A Philippe-Auguste donc, je devais aller récupérer les images que j'ai filmées au cours des semaines passées. La caméra que l'on m'avait prêtée ayant quelques bugs, Maria s'était gentiment chargée de les numériser avant de partir en vacances et les avait laissées à mon intention chez elle. Avec force compliments d'ailleurs : les rushes étaient soi-disant très beaux, très stables etc. Du coup j'ai un peu hâte de les voir, mais je pense aussi que ces louanges révèlent plutôt qu'elle s'attendait à des images tremblées, mal exposées, mal cadrées etc. Malheureusement nous nous sommes loupés avec Olga qui devait me remettre les cassettes et le disque dur. Je suis rentré bredouille à la maison.
Et comme cette matinée devait me réserver des surprises, je me suis retrouvé coincé dans l'ascenseur entre le quatrième et le cinquième étage alors que je n'avais plus que trois-quarts d'heure pour aller rejoindre S. au Café Beaubourg. Sur le coup ça m'a fait un peu peur : la cabine est petite, la taille d'un cercueil pour trois disons. J'ai appuyé fébrilement sur les boutons et notamment sur celui de la sonnerie. Aïe, je me voyais immobilisé-là pour la journée. Rien ne se passant (alors qu'une fois précédente par inadvertance j'avais appuyé sur le bouton sonnerie et j'avais presque immédiatement été mis en relation avec une hot-line de maintenance à qui je ne savais que dire) j'ai eu l'idée d'essayer de remonter. Bingo ! Si l'ascenseur refusait de descendre, il était tout à fait d'accord pour retourner au septième. Pas encore l'échafaud. Un petit bonheur paradoxal.

vendredi 1 avril 2011

exercices de style 3

En allant à Philippe-Auguste ce matin : on ne les voit pas sur la photo mais le jeune garçon qui aime les duos colorés porte des chaussures elles aussi bicolores, noir et rouge.

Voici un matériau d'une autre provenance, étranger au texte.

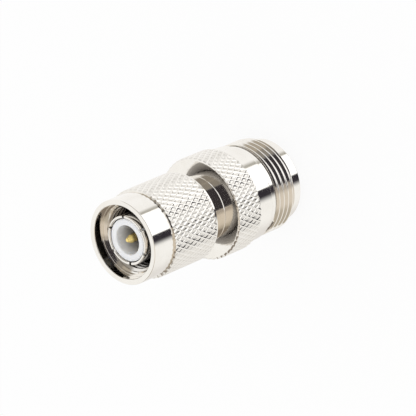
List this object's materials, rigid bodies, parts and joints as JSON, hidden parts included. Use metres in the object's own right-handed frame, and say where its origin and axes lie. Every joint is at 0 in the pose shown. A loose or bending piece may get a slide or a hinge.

(...) "Ce n'était ni la veille, ni le lendemain, mais le jour même. Ce n'était ni la gare du Nord, ni la gare de Lyon mais la gare Saint-Lazare. Ce n'était ni un parent, ni un inconnu, mais un ami. Ce n'était ni une injure, ni une moquerie, mais un conseil vestimentaire."
Extrait du chapitre Négativités, Exercices de style, Raymond Queneau, éd. Gallimard.

les portes du temps

Aujourd'hui, nous sommes jeudi, et le temps d'écrire et de poster ce billet il va s'afficher à la date de vendredi. Parfois ces petits détails me déconcertent.


Hier j'ai déjeuné avec la séduisante CL, que je n'avais pas vu depuis quelques mois. Elle a changé un peu, physiquement, car l'amour l'apaise : elle a trouvé son Paul (voir "Paul et John", billet du 15/02/11) qui, par un fait exprès, se nomme Paolo. J'avais en tête qu'elle le connaissait depuis plus d'un an : je me trompe, c'est 10 mois corrige-t-elle. Comme je suis extrêmement fleur bleue, je l'imagine déjà avec des enfants mais ce serait bien rapide (?)... Je découvre que nous partageons la même passion pour les plantes (pas seulement les fleurs bleues, donc) : elle fleurit et verdit le balcon de son Paul, évoque le plaisir d'arroser le soir.
Parfois j'ai le sentiment que CL est ma petite sœur, parce qu'elle a quelque chose qui me fait penser à ma vraie sœur pourtant mon aînée et pourtant très différente.

Va-t-elle se lancer dans une stratégie pour redresser ses dents ? De mignonnes petites dents de guingois. "Ce sont les dents de mon grand-père", dit-elle. Je bride ma curiosité et retiens toutes les questions qui me viennent à l'esprit concernant cet ancêtre maternel, sa mère, je voudrais tout savoir.
Plus tard dans l'après-midi, alors que chacun nous sommes retournés dans nos journaux respectifs, je lui envoie les coordonnées de ce blog. Et pour elle, un petit clin d'œil, cette statue de Maimonides photographiée à Cordoue, référence à son autre grand-père.